SHORT TASK:
Please print all of the material below, word for word.

COLLECTED DATA:
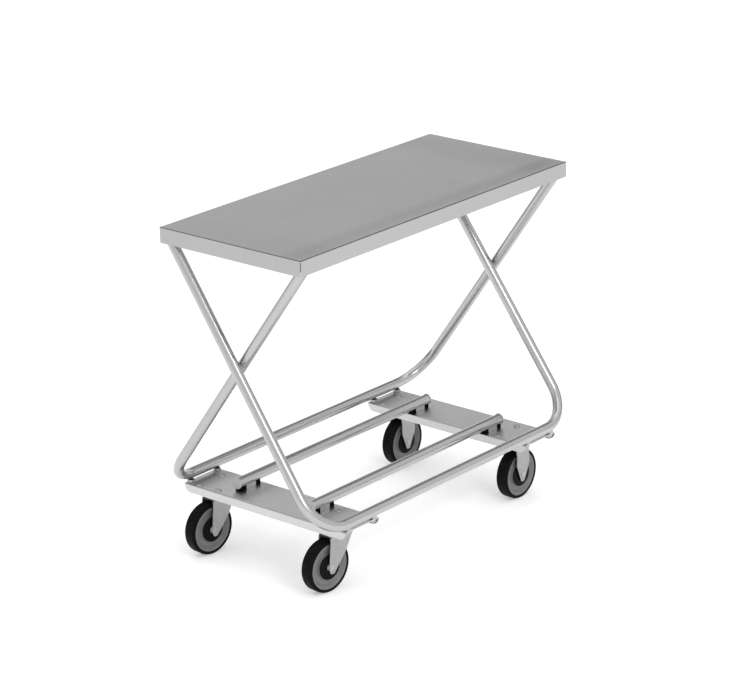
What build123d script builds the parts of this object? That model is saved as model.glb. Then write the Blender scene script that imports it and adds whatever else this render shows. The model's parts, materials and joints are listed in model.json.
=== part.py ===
"""Tubular X-frame stocking cart with a flat sheet deck, two base channels and four casters.

The origin is on the floor under the middle of the deck. +X runs along the cart from the swivel
casters to the rigid casters, +Y to the left, +Z up. All sizes are in millimetres.
"""
import os
from math import cos, radians, sin, tan

from build123d import *

os.makedirs("parts", exist_ok=True)

# ---------------------------------------------------------------- driving dimensions
# deck
deck_length = 988.0
deck_width = 424.0
deck_height = 832.0
deck_sheet = 1.5
skirt_depth = 38.0
corner_slit = 1.6
deck_edge_radius = 2.2

# ribs under the deck, and how the legs meet them
rib_depth = 22.0
rib_width = 52.0
rib_sheet = 2.0
deck_fit_gap = 0.3
leg_plate_margin = 0.5
leg_plate_width = 61.0
leg_plate_thickness = 3.0
leg_bolt_spacing = 28.0
leg_bolt_offset = 160.0
leg_side_gap = 1.6
leg_section_stretch = 1.25

# frame tubes
tube_diameter = 25.4
tube_wall = 1.6
bend_radius = 92.0
rail_height = 185.0
outer_rail_offset = 247.0
leg_splay = 11.5
leg_overrun = 0.04
crossing_gap = 0.4
weld_radius = 9.0
weld_length = 8.0

# inner rails
inner_rail_offset = 114.6
inner_rail_length = 714.0
inner_rail_middle = -7.0
plug_flange_diameter = 27.6
plug_flange_thickness = 3.0
plug_spigot_length = 18.0

# base channels
channel_offset = 342.0
channel_length = 500.0
channel_width = 120.0
channel_depth = 21.5
channel_sheet = 2.5
channel_top = 166.0
channel_corner_radius = 20.0
channel_edge_radius = 3.5

# fasteners: hexagon widths are across the flats
bolt_diameter = 8.0
bolt_hole_clearance = 0.3
nut_flats = 13.0
nut_height = 6.5
hex_head_height = 5.3
round_head_radius = 8.5
round_head_height = 2.6
leg_bolt_end = 2.0
caster_bolt_end = 12.5
stud_end = 4.0
inner_spacer_flats = 22.0
outer_spacer_flats = 17.0
inner_stud_inset = 22.0
outer_stud_spacing = 92.0
outer_stud_offset = 242.0

# casters
swivel_caster_x = -351.0
rigid_caster_x = 336.0
caster_side_offset = 182.0
wheel_diameter = 127.0
plate_length = 95.0
plate_width = 85.0
plate_corner_radius = 6.0
plate_thickness = 3.5
plate_bolt_spacing_x = 80.0
plate_bolt_spacing_y = 60.0
swivel_trail = 41.5
swivel_angle = -5.5
swivel_tip_radius = 5.0
swivel_leg_below = [(-48, -5.5), (-43, -17.5), (-32, -17.5), (5, 26.5), (18, 51.5)]
swivel_leg_above = [(28, -14), (35, 0), (-32, 0), (-41.5, -14)]
rigid_axle_setback = 2.0
rigid_tip_radius = 6.0
rigid_leg_below = [(-25.5, 25.5), (-8, -18.5), (4, -18.5), (25, 26.5)]
rigid_leg_above = [(20, -19), (24, 0), (-30, 0), (-25.5, -27)]
fork_gap = 36.0
fork_sheet = 2.8
fork_bend_radius = 6.0
swivel_crown_top = 146.0
crown_radius = 36.0
kingpin_radius = 6.0
kingpin_head_radius = 11.0
kingpin_head_height = 4.0
race_radius = 27.0
race_width = 14.0
race_lip = 2.0
race_lip_drop = 6.0
ball_radius = 4.0
ball_count = 18

# wheels: half widths are measured along the axle from the middle of the wheel
axle_radius = 4.5
axle_head_radius = 7.0
axle_head_height = 0.8
sleeve_radius = 7.5
bushing_radius = 10.0
hub_radius = 22.0
hub_half_width = 13.8
web_inner_radius = 31.0
web_edge = 11.5
web_half_width = 7.5
rim_edge = 4.5
rim_half_width = 14.0
tread_thickness = 8.0
tread_half_width = 16.0
tread_shoulder = 5.5
guard_radius = 31.0
guard_thickness = 2.2

# fits
running_clearance = 0.05
seat_clearance = 0.05
moving_gap = 0.4
hub_end_gap = 0.8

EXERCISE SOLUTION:
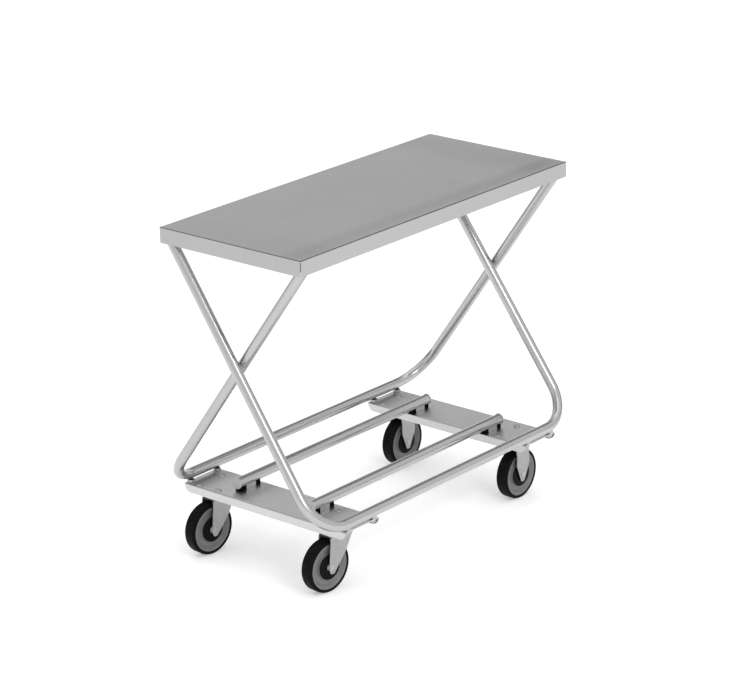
What build123d script builds the parts of this object? That model is saved as model.glb. Then write the Blender scene script that imports it and adds whatever else this render shows. The model's parts, materials and joints are listed in model.json.
=== part.py ===
"""Tubular X-frame stocking cart with a flat sheet deck, two base channels and four casters.

The origin is on the floor under the middle of the deck. +X runs along the cart from the swivel
casters to the rigid casters, +Y to the left, +Z up. All sizes are in millimetres.
"""
import os
from math import cos, radians, sin, tan

from build123d import *

os.makedirs("parts", exist_ok=True)

# ---------------------------------------------------------------- driving dimensions
# deck
deck_length = 988.0
deck_width = 424.0
deck_height = 832.0
deck_sheet = 1.5
skirt_depth = 38.0
corner_slit = 1.6
deck_edge_radius = 2.2

# ribs under the deck, and how the legs meet them
rib_depth = 22.0
rib_width = 52.0
rib_sheet = 2.0
deck_fit_gap = 0.3
leg_plate_margin = 0.5
leg_plate_width = 61.0
leg_plate_thickness = 3.0
leg_bolt_spacing = 28.0
leg_bolt_offset = 160.0
leg_side_gap = 1.6
leg_section_stretch = 1.25

# frame tubes
tube_diameter = 25.4
tube_wall = 1.6
bend_radius = 92.0
rail_height = 185.0
outer_rail_offset = 247.0
leg_splay = 11.5
leg_overrun = 0.04
crossing_gap = 0.4
weld_radius = 9.0
weld_length = 8.0

# inner rails
inner_rail_offset = 114.6
inner_rail_length = 714.0
inner_rail_middle = -7.0
plug_flange_diameter = 27.6
plug_flange_thickness = 3.0
plug_spigot_length = 18.0

# base channels
channel_offset = 342.0
channel_length = 500.0
channel_width = 120.0
channel_depth = 21.5
channel_sheet = 2.5
channel_top = 166.0
channel_corner_radius = 20.0
channel_edge_radius = 3.5

# fasteners: hexagon widths are across the flats
bolt_diameter = 8.0
bolt_hole_clearance = 0.3
nut_flats = 13.0
nut_height = 6.5
hex_head_height = 5.3
round_head_radius = 8.5
round_head_height = 2.6
leg_bolt_end = 2.0
caster_bolt_end = 12.5
stud_end = 4.0
inner_spacer_flats = 22.0
outer_spacer_flats = 17.0
inner_stud_inset = 22.0
outer_stud_spacing = 92.0
outer_stud_offset = 242.0

# casters
swivel_caster_x = -351.0
rigid_caster_x = 336.0
caster_side_offset = 182.0
wheel_diameter = 127.0
plate_length = 95.0
plate_width = 85.0
plate_corner_radius = 6.0
plate_thickness = 3.5
plate_bolt_spacing_x = 80.0
plate_bolt_spacing_y = 60.0
swivel_trail = 41.5
swivel_angle = -5.5
swivel_tip_radius = 5.0
swivel_leg_below = [(-48, -5.5), (-43, -17.5), (-32, -17.5), (5, 26.5), (18, 51.5)]
swivel_leg_above = [(28, -14), (35, 0), (-32, 0), (-41.5, -14)]
rigid_axle_setback = 2.0
rigid_tip_radius = 6.0
rigid_leg_below = [(-25.5, 25.5), (-8, -18.5), (4, -18.5), (25, 26.5)]
rigid_leg_above = [(20, -19), (24, 0), (-30, 0), (-25.5, -27)]
fork_gap = 36.0
fork_sheet = 2.8
fork_bend_radius = 6.0
swivel_crown_top = 146.0
crown_radius = 36.0
kingpin_radius = 6.0
kingpin_head_radius = 11.0
kingpin_head_height = 4.0
race_radius = 27.0
race_width = 14.0
race_lip = 2.0
race_lip_drop = 6.0
ball_radius = 4.0
ball_count = 18

# wheels: half widths are measured along the axle from the middle of the wheel
axle_radius = 4.5
axle_head_radius = 7.0
axle_head_height = 0.8
sleeve_radius = 7.5
bushing_radius = 10.0
hub_radius = 22.0
hub_half_width = 13.8
web_inner_radius = 31.0
web_edge = 11.5
web_half_width = 7.5
rim_edge = 4.5
rim_half_width = 14.0
tread_thickness = 8.0
tread_half_width = 16.0
tread_shoulder = 5.5
guard_radius = 31.0
guard_thickness = 2.2

# fits
running_clearance = 0.05
seat_clearance = 0.05
moving_gap = 0.4
hub_end_gap = 0.8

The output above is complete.